Is there any accounting for this unique procedure?
I don’t understand the process of imagination—though I know that I am very much at its mercy. I feel that these ideas are floating around in the air and they pick me to settle upon. The ideas come to me; I don’t produce them at will. They come to me in the course of a sort of controlled daydream, a directed reverie. It may have something to do with the disciplines of writing advertising copy (which I did for a number of years), where the limitations involved provide a considerable spur to the imagination. There’s an essay of T. S. Eliot’s in which he praises the disciplines of writing, claiming that if one is forced to write within a certain framework, the imagination is taxed to its utmost and will produce its richest ideas. Given total freedom, however, the chances are good that the work will sprawl.

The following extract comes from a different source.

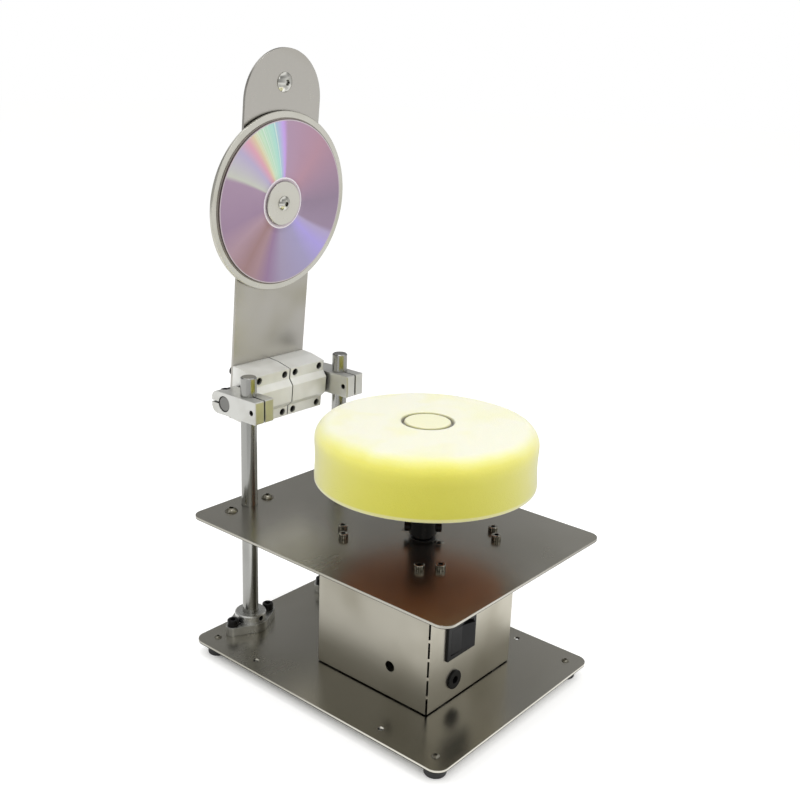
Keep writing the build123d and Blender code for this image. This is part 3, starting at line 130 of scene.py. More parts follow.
def add(tree, kind, inputs=None, **settings):
    """A shader node with its settings and inputs."""
    made = tree.nodes.new("ShaderNode" + kind)
    for key, value in settings.items():
        setattr(made, key, value)
    return feed(tree, made, inputs or {})


def use(tree, group, **inputs):
    """The outputs of one use of a node group, with its own values."""
    made = tree.nodes.new("ShaderNodeGroup")
    made.node_tree = group
    return feed(tree, made, inputs).outputs


def maths(tree, operation, *values):
    """The result of a Math node."""
    return add(tree, "Math", dict(enumerate(values)), operation=operation).outputs[0]


def split(tree, vector):
    """The X, Y and Z of a vector."""
    return add(tree, "SeparateXYZ", {0: vector}).outputs


def mixed(tree, mask, first, second):
    """First where the mask is 0, second where it is 1."""
    return add(tree, "Mix", {0: mask, 6: first, 7: second}, data_type="RGBA").outputs[2]


def ranged(tree, value, low, high):
    """Maps 0 to 1 onto low to high."""
    made = add(tree, "MapRange", {"Value": value, "To Min": low, "To Max": high})
    return made.outputs["Result"]


def between(tree, value, start, end, **settings):
    """0 at the start value, 1 at the end value and past it, and even between them."""
    made = add(tree, "MapRange", {"Value": value, "From Min": start, "From Max": end}, **settings)
    return made.outputs["Result"]


def ramp(tree, value, stops):
    """A colour ramp with stops of (position, colour)."""
    made = add(tree, "ValToRGB", {0: value})
    band = made.color_ramp
    while len(band.elements) < len(stops):
        band.elements.new(0.5)
    for element, (position, colour) in zip(band.elements, stops):
        element.position = position
        element.color = colour
    return made.outputs[0]


def shade(red, green, blue):
    """A linear colour from the 0 to 255 values a screen shows."""
    parts = [value / 255 for value in (red, green, blue)]
    return [p / 12.92 if p <= 0.04045 else ((p + 0.055) / 1.055) ** 2.4 for p in parts] + [1.0]


def grey(value):
    """An even linear grey."""
    return (value, value, value, 1.0)


# ---------------------------------------------------------------- effects that finishes share
# How far the true and the rounded-off normal agree, on a plain face and where an edge is fully
# worn and painted pale as a highlight; and the share of light let in, at the mouth of a hole and
# deep inside it, where the colour is painted dark as shade.
EDGE_TURN = (0.97, 0.75)
CAVITY_LIGHT = (0.46, 0.28)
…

Can you remember some other opening lines?
Well, people have always asked what happened to Dunbar, a character who disappeared in Catch-22. So I was thinking of writing a novel about him. The opening line I came up with was obviously cultivated by an advertising slogan for Bigelow rugs that was widespread at the time: “A name on the door deserves a Bigelow on the floor.” My variation of it was, “Dunbar woke up with his name on the door, and a Bigelow on the floor, and wondered how he had got there. . . .” So it was a novel about amnesia, Dunbar finding himself in a plush office, not knowing the secretary’s name, or how many people were working for him, or what his position was—and gradually finding out. It did not work. I couldn’t take my mind past a certain point.
Do you have last lines that come along with those first lines?
I had a closing line for Something Happened before I began writing the book. It was “I am a cow.” For six years I thought that was good. I had it on one of my three-by-five notecards. Then I wasn’t all that happy with it, and finally I discarded it. But it seemed good at the time, and besides, I can’t start writing until I have a closing line.